Все эти разговоры про полупрозрачную занавеску, через которую Орлова якобы давала интервью в начале семидесятых, — не более чем красивенькая легенда (несомненно женского производства), домотканый флер расхожей глупости. Какие там полупрозрачные тряпки, когда она была надежно защищена совершенно непроницаемым «нет», произносимым столь же редко, сколь категорично и неотменимо. Чутье на фальшивые мизансцены жизни никогда бы не позволило ей участвовать в подобном действии, отзывавшемся не то кощеевой скрытностью, не то просто ряжением.
Хватило же ей этого слова, когда снимался документальный (и торопливый) фильм об их с Гришей жизни.
Уже был изготовлен сценарий, расписаны съемочные дни. Александров просматривал тексты, отбирал какие-то материалы. Тихий такой, упокойный фильм — из тех, что бесперебойно снимали в то время о жизни легендарных комбайнеров или сталелитейщиков на пенсии.

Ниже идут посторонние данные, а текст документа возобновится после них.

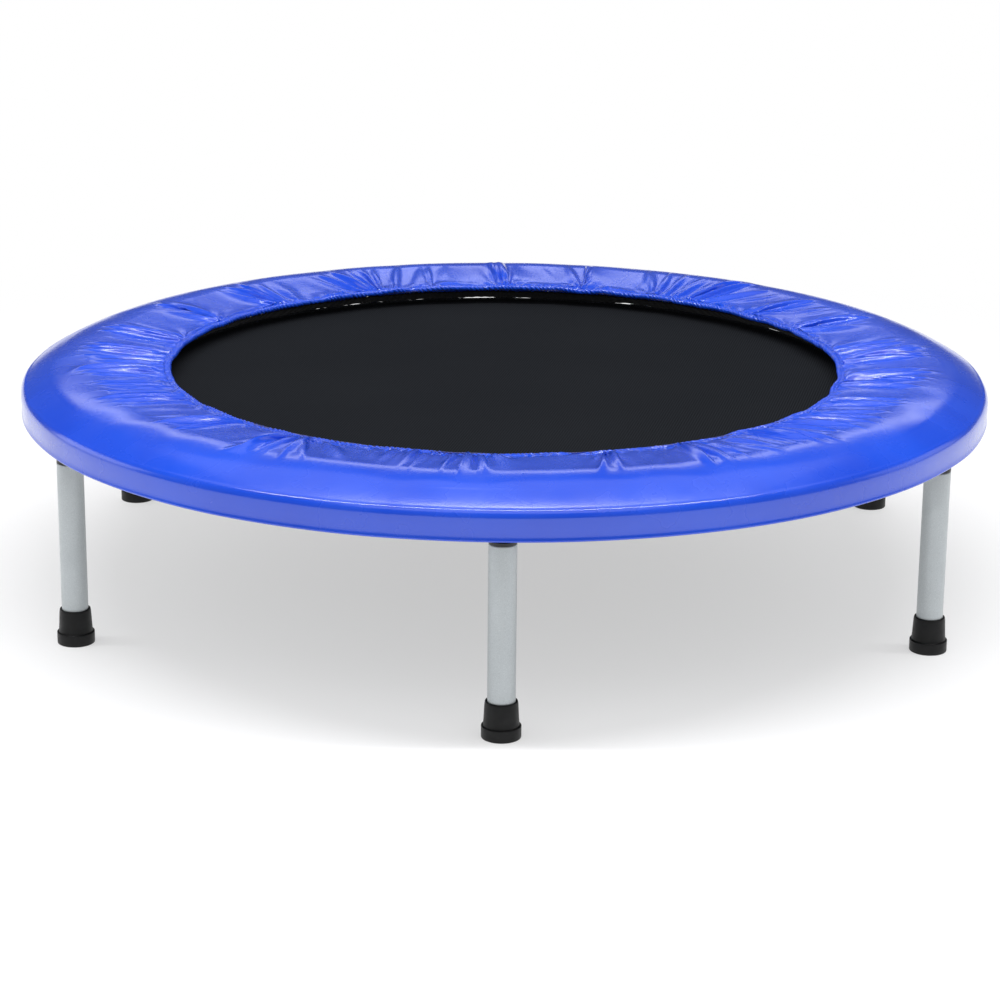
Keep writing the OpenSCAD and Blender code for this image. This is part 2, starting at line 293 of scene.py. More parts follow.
def makeFoam():
    # expanded polyethylene foam: off-white closed cells about 1.5 mm across with thin skins
    material, tree, shader, place = newMaterial("padFoam", IOR=1.5, Roughness=0.72, Subsurface_Weight=0.1)
    cells = addNode(tree, "ShaderNodeTexVoronoi", {"Vector": place, "Scale": perMm(1.8)}).outputs["Distance"]
    tone = spread(tree, noise(tree, place, 40, 3), 0, 1)
    tree.links.new(colourMix(tree, tone, fromHex("#DCDDDA"), fromHex("#F1F1EE")), shader.inputs["Base Color"])
    tree.links.new(bump(tree, cells, 0.35, 0.7), shader.inputs["Normal"])
    return material


def makeElastic():
    # braided elastic with a blue cover, which shows its plait
    material, tree, shader, place = newMaterial("braidedElastic", Roughness=0.7, Sheen_Weight=0.3)
    plait = addNode(tree, "ShaderNodeTexWave", {"Vector": place, "Scale": perMm(1.5) / 3.2, "Distortion": 1.5},
                    bands_direction="DIAGONAL").outputs["Fac"]
    tree.links.new(colourMix(tree, plait, fromHex("#0F1C66"), fromHex("#23369C")), shader.inputs["Base Color"])
    tree.links.new(bump(tree, plait, 0.3, 0.8), shader.inputs["Normal"])
    return material


def makeThread():
    # bonded polyester thread, a twist every millimetre
    material, tree, shader, place = newMaterial("stitchThread", Roughness=0.6, Sheen_Weight=0.2)
    twist = addNode(tree, "ShaderNodeTexWave", {"Vector": place, "Scale": perMm(1) / 3.2},
                    bands_direction="DIAGONAL").outputs["Fac"]
    tree.links.new(colourMix(tree, twist, fromHex("#1A1C1F"), fromHex("#3A3D41")), shader.inputs["Base Color"])
    tree.links.new(bump(tree, twist, 0.15, 0.7), shader.inputs["Normal"])
    return material


def makeShadeLining():
    # knitted backing of the coated cloth, made black as painted shade for the deep shadow under the pad's lip:
    # matt, with fine wales
    material, tree, shader, place = newMaterial(
        "backingPaintedShade", Roughness=0.9, Specular_IOR_Level=0.1, Sheen_Weight=0.1)
    wales = addNode(tree, "ShaderNodeTexWave",
                    {"Vector": place, "Scale": perMm(1.2) / 3.2, "Distortion": 0.6}).outputs["Fac"]
    tree.links.new(colourMix(tree, wales, fromHex("#08080A"), fromHex("#121316")), shader.inputs["Base Color"])
    tree.links.new(bump(tree, wales, 0.2, 0.6), shader.inputs["Normal"])
    return material


def makeFloor():
    # seamless paper sweep: white, faintly uneven, and blown out to white away from the piece
    material, tree, shader, place = newMaterial("studioPaper", Roughness=0.6, Specular_IOR_Level=0.1)
    cloud = spread(tree, noise(tree, place, 700, 2), 0, 1)
    tree.links.new(colourMix(tree, cloud, fromHex("#F1F1F3"), fromHex("#F6F6F8")), shader.inputs["Base Color"])
    far = addNode(tree, "ShaderNodeVectorMath", {0: place}, operation="LENGTH").outputs["Value"]
    fade = spread(tree, far, 0.5, 1, 0.75, 1.5)
    glow = addNode(tree, "ShaderNodeEmission", {"Color": (1, 1, 1, 1), "Strength": 1.0}).outputs[0]
    mixed = addNode(tree, "ShaderNodeMixShader", {0: fade, 1: shader.outputs[0], 2: glow}).outputs[0]
    tree.links.new(mixed, tree.nodes["Material Output"].inputs["Surface"])
    return material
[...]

— Как хотите, Григорий Васильевич, но я в этом участие не принимаю, — отрезала Орлова.
И не приняла.
Произошли довольно бурные объяснения.
Бархатные александровские раскаты, его ласковое «Любушка, Любушка…» не помогли.
— Если вам это нужно, — пожалуйста, я в кадре не появлюсь. Это решено.
Рассказывали, что в дни съемок Орлова уезжала из дома.
Странное это было зрелище: фильм об Орловой и Александрове без Орловой. Филимон без Бавкиды. Орфей без Эвридики. Впрочем, его и это устроило. Было там какое-то кресло, про которое голос с закадровым трепетом сообщал: тут, мол, любит отдыхать Любовь Петровна, словно сама она обратилась в призрак или, того хуже, в неудобопоказуемое существо, в реальность которого приходится верить на слово.
А сам Григорий Васильевич все так же шевелил в кадре бровями, вспоминал, рассказывал, делал плавные жесты.
Он находился в том возрасте, качестве и состоянии, когда некоторые, не производя ничего своего, предпочитают, чтобы снимали о нем. Собственную продукцию давно уже замещала библио- и фильмография.
В начале семидесятых в Англии снимался художественный фильм «Люба и Гриша».
Несмотря на мультипликационное название (точно его персонажами являлась парочка мягких детских игрушек), я что-то не могу с ходу вспомнить еще хотя бы одну актрису или актера, про которых бы при жизни делали художественный фильм, какого бы он ни был качества.